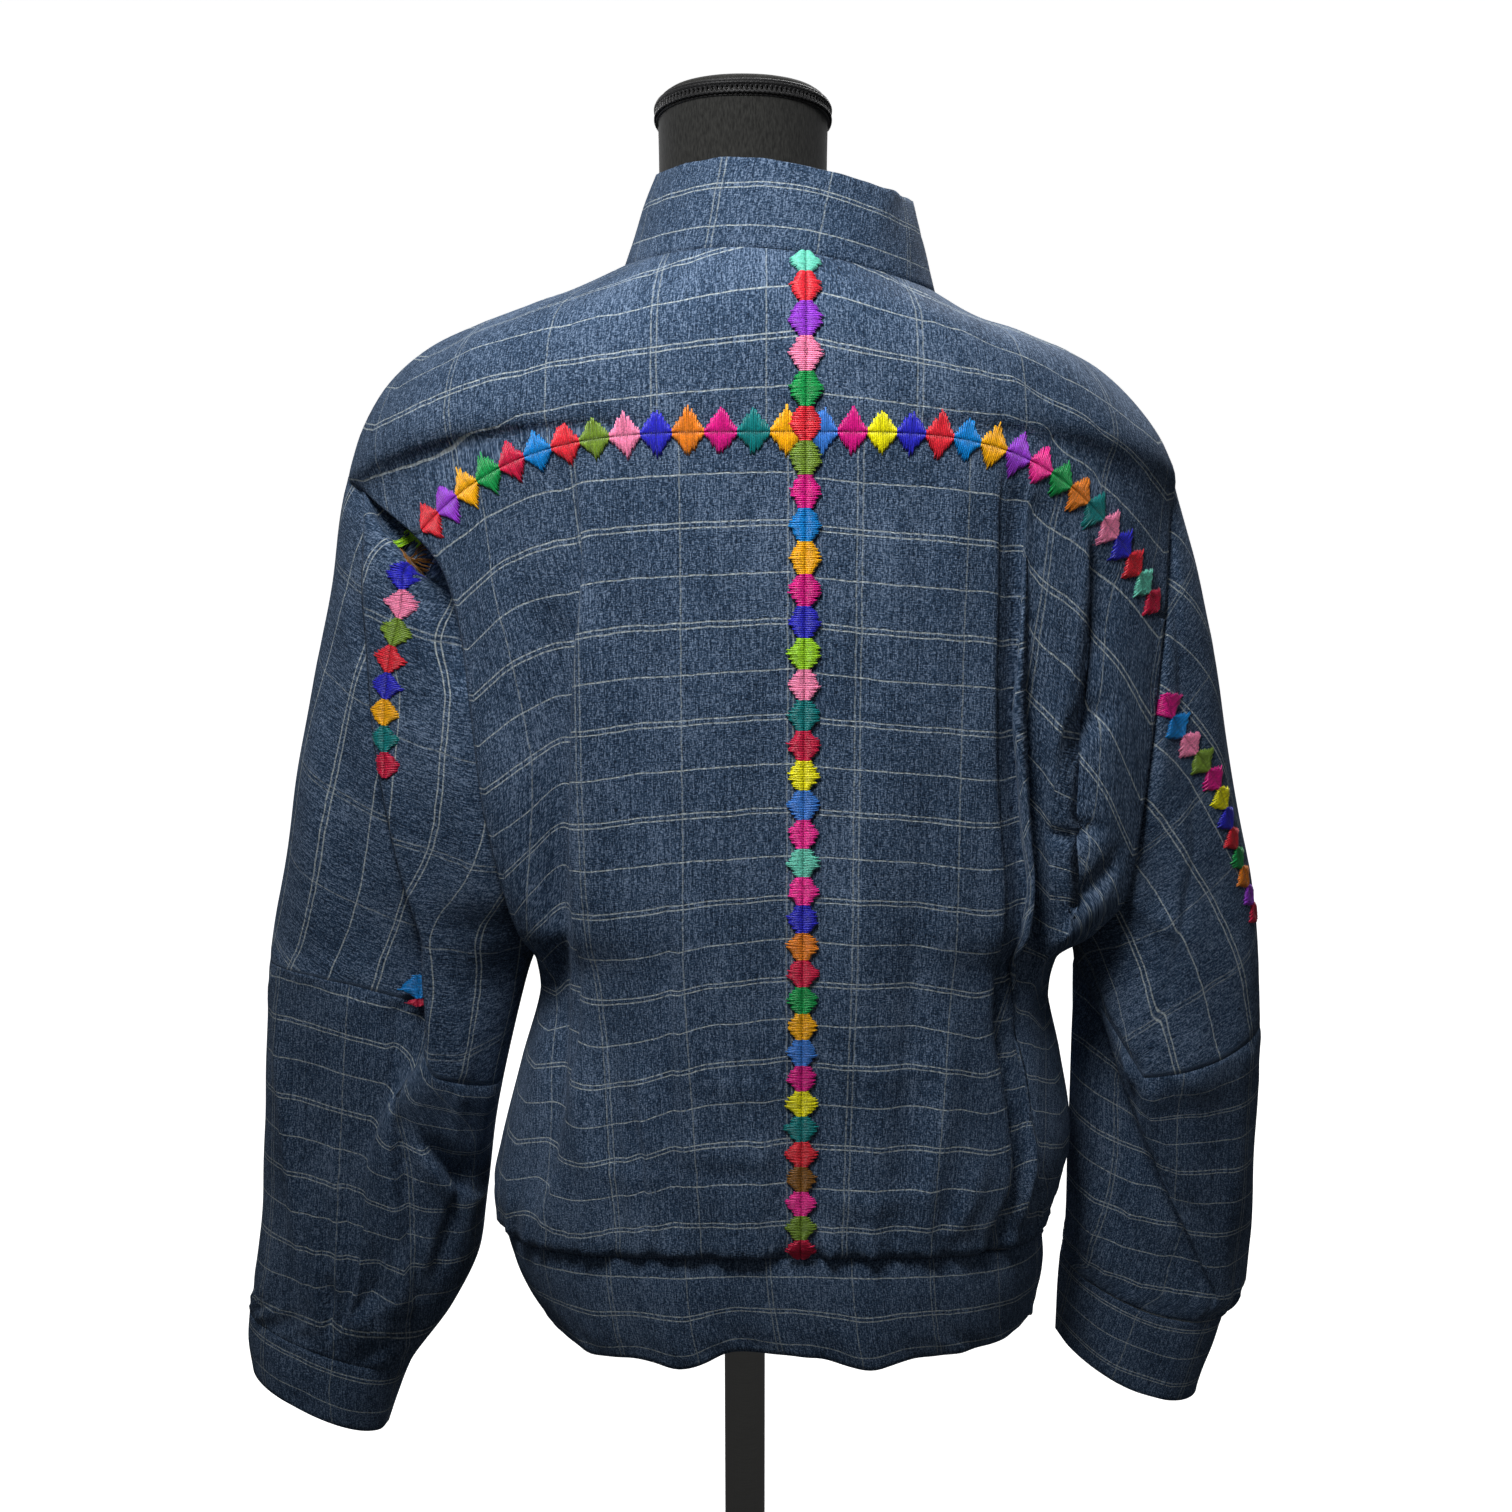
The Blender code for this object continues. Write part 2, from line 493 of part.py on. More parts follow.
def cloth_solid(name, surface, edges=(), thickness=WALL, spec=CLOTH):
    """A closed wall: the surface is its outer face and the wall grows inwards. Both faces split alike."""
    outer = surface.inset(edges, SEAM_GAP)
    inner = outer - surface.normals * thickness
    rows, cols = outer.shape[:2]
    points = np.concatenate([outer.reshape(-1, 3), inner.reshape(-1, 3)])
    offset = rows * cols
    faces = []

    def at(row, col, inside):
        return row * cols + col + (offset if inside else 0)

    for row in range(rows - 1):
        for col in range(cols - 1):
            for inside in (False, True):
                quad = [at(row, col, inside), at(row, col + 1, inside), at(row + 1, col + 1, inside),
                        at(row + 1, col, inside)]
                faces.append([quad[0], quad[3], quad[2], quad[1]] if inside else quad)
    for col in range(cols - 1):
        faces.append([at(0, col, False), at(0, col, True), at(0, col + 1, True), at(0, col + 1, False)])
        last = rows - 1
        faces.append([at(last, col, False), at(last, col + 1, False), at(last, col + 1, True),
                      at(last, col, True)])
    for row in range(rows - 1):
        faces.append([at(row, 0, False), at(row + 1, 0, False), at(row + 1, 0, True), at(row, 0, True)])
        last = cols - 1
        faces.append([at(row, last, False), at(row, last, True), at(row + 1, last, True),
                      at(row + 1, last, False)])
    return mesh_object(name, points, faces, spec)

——

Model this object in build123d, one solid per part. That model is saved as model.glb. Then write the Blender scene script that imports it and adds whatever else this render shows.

——

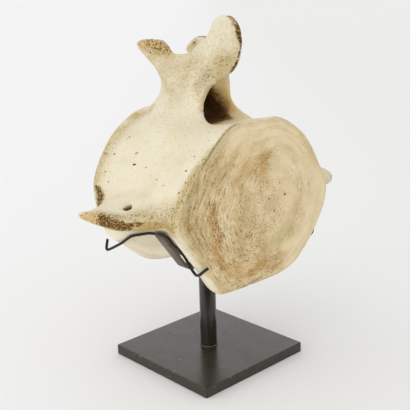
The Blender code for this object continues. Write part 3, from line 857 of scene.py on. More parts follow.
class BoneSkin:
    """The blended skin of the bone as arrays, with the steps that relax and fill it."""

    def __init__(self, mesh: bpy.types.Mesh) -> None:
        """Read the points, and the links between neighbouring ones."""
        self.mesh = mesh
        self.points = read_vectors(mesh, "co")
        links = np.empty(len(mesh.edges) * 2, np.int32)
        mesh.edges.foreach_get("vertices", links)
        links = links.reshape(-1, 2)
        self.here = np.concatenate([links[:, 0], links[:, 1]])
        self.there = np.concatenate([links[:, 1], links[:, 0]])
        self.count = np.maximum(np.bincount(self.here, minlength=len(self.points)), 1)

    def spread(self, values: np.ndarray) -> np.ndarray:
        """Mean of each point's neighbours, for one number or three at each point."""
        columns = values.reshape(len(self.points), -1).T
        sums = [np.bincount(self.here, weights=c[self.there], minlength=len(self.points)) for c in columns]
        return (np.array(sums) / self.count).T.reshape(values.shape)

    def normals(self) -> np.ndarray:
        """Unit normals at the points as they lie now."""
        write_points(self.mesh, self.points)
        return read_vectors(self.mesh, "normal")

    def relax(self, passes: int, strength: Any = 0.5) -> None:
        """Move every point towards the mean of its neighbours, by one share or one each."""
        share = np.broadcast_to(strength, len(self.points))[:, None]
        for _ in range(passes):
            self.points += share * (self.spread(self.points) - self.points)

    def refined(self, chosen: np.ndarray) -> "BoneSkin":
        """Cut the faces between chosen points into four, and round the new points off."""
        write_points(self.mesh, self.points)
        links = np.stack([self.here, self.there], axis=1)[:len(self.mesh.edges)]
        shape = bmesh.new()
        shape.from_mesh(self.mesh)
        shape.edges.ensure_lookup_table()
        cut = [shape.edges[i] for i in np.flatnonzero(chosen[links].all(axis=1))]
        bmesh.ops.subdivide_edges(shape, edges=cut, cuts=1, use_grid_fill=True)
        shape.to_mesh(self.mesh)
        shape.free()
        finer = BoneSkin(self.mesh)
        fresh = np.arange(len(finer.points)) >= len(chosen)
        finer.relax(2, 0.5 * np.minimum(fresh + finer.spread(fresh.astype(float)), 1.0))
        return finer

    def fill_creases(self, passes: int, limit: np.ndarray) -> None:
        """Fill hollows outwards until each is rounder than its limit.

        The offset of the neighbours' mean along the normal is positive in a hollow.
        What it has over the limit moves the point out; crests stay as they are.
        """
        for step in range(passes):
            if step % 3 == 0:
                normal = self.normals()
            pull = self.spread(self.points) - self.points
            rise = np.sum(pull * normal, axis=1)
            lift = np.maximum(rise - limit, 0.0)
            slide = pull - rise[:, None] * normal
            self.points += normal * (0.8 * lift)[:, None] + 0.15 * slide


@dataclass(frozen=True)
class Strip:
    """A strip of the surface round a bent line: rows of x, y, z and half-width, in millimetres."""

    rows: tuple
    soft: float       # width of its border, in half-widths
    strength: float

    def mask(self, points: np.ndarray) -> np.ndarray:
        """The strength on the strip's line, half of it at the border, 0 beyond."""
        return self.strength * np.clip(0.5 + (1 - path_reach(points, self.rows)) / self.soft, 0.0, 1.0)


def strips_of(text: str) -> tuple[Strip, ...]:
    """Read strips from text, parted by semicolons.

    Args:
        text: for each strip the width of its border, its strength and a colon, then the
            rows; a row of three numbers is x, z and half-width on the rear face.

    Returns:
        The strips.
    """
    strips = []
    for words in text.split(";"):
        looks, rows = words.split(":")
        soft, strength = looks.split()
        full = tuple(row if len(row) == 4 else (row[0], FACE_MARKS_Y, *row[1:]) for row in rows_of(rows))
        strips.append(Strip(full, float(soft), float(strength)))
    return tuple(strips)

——

Work instructions: Everything from the line that contains "The Blender code for this object continues. Write part 3, from" through the line that contains "self.points += share" is to be transcribed exactly, and nothing outside that range.

Result of this exercise:
The Blender code for this object continues. Write part 3, from line 857 of scene.py on. More parts follow.
class BoneSkin:
    """The blended skin of the bone as arrays, with the steps that relax and fill it."""

    def __init__(self, mesh: bpy.types.Mesh) -> None:
        """Read the points, and the links between neighbouring ones."""
        self.mesh = mesh
        self.points = read_vectors(mesh, "co")
        links = np.empty(len(mesh.edges) * 2, np.int32)
        mesh.edges.foreach_get("vertices", links)
        links = links.reshape(-1, 2)
        self.here = np.concatenate([links[:, 0], links[:, 1]])
        self.there = np.concatenate([links[:, 1], links[:, 0]])
        self.count = np.maximum(np.bincount(self.here, minlength=len(self.points)), 1)

    def spread(self, values: np.ndarray) -> np.ndarray:
        """Mean of each point's neighbours, for one number or three at each point."""
        columns = values.reshape(len(self.points), -1).T
        sums = [np.bincount(self.here, weights=c[self.there], minlength=len(self.points)) for c in columns]
        return (np.array(sums) / self.count).T.reshape(values.shape)

    def normals(self) -> np.ndarray:
        """Unit normals at the points as they lie now."""
        write_points(self.mesh, self.points)
        return read_vectors(self.mesh, "normal")

    def relax(self, passes: int, strength: Any = 0.5) -> None:
        """Move every point towards the mean of its neighbours, by one share or one each."""
        share = np.broadcast_to(strength, len(self.points))[:, None]
        for _ in range(passes):
            self.points += share * (self.spread(self.points) - self.points)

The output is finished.